APHIS Dusts Off Animal Handling Contingency Planning Rules

Today, the Animal and Plant Health Inspection Service (APHIS) of the U.S. Department of Agriculture issued advance notice that, on June 25, 2021, the agency will publish notice in the Federal Register of its intention to implement regulations, adopted in 2012, that require entities subject to the Animal Welfare Act (AWA) to have contingency plans for handling animals in the event of possible emergencies or disasters.  The rules, which had been prompted by events during the 2005 hurricane season, had been stayed by APHIS since July 31, 2013 based on claims by small entities that these regulatory requirements were excessive.

The original rules apply to research facilities, dealers, exhibitors, intermediate handlers, and carriers of animals regulated under the AWA.  The rules set out a framework for contingency plans which must include the following elements:

• Identify common emergencies such as electrical outages, faulty HVAC systems, fires, animal escapes, and natural disasters the facility is most likely to experience.

• Outline specific tasks required to be carried out in response to the identified emergencies including, but not limited to, specific animal evacuation plans or shelter-in-place plans and provisions for providing backup sources of food and water as well as sanitation, ventilation, bedding, veterinary care, etc.

• Identify a chain of command and who (by name or by position title) will be responsible for fulfilling these tasks.

• Address how response and recovery will be handled in terms of materials, resources, and training needed.

In its June 24 advance notice, APHIS indicated that the concerns that led to the stay of the original rule are no longer present in view of the de minimis exemptions to licensure that the agency had issued in 2018.  Those exemptions applied to 525 licensees who APHIS notified of their eligibility for exemption.  259 such licensees had canceled their licenses as of December 2020.  In addition, the 2021 Congressional Appropriations Act (Pub.
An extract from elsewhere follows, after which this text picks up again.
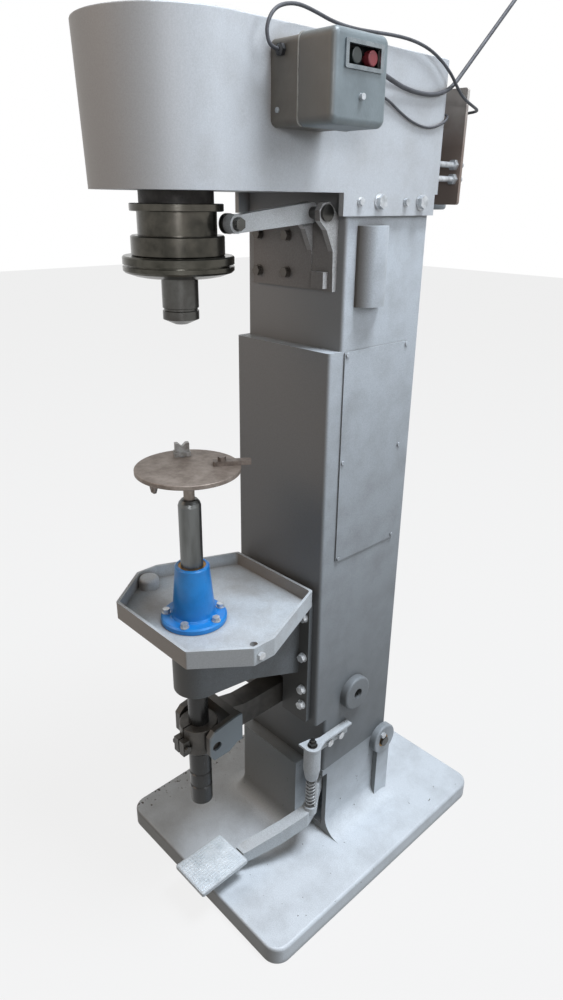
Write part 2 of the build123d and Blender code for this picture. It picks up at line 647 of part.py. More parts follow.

L. No. 116-260) directed APHIS to propose a lifting of the stay of the rules within 180 days of the passage of that Act.

The June 24 advance notice proposed to make additional changes (“minor” according to APHIS) to the contingency plan regulations along the following lines:

      • Contingency plans must be created within 180 days after the effective date of the final regulations.
      • Personnel must be trained within 60 days after the contingency plan is put into place.
      • Removing an “extraneous reference” to additional requirements for marine mammals.
      • Removing the requirement that facilities, as well as dealers, exhibitors, intermediate handlers and carriers document their personnel’s participate in trainings.
      • Creation of an optional form that may be used to develop and document a contingency plan.

As to the proposed form, APHIS noted that entities that already have contingency plans in place may use those.  In particular, Public Health Service-funded research facilities and Association of Zoos and Aquariums institutions have already adopted contingency plans and would not need to adopt the template.

APHIS stated that it will consider all comments received on this proposal on or before August 24, 2021.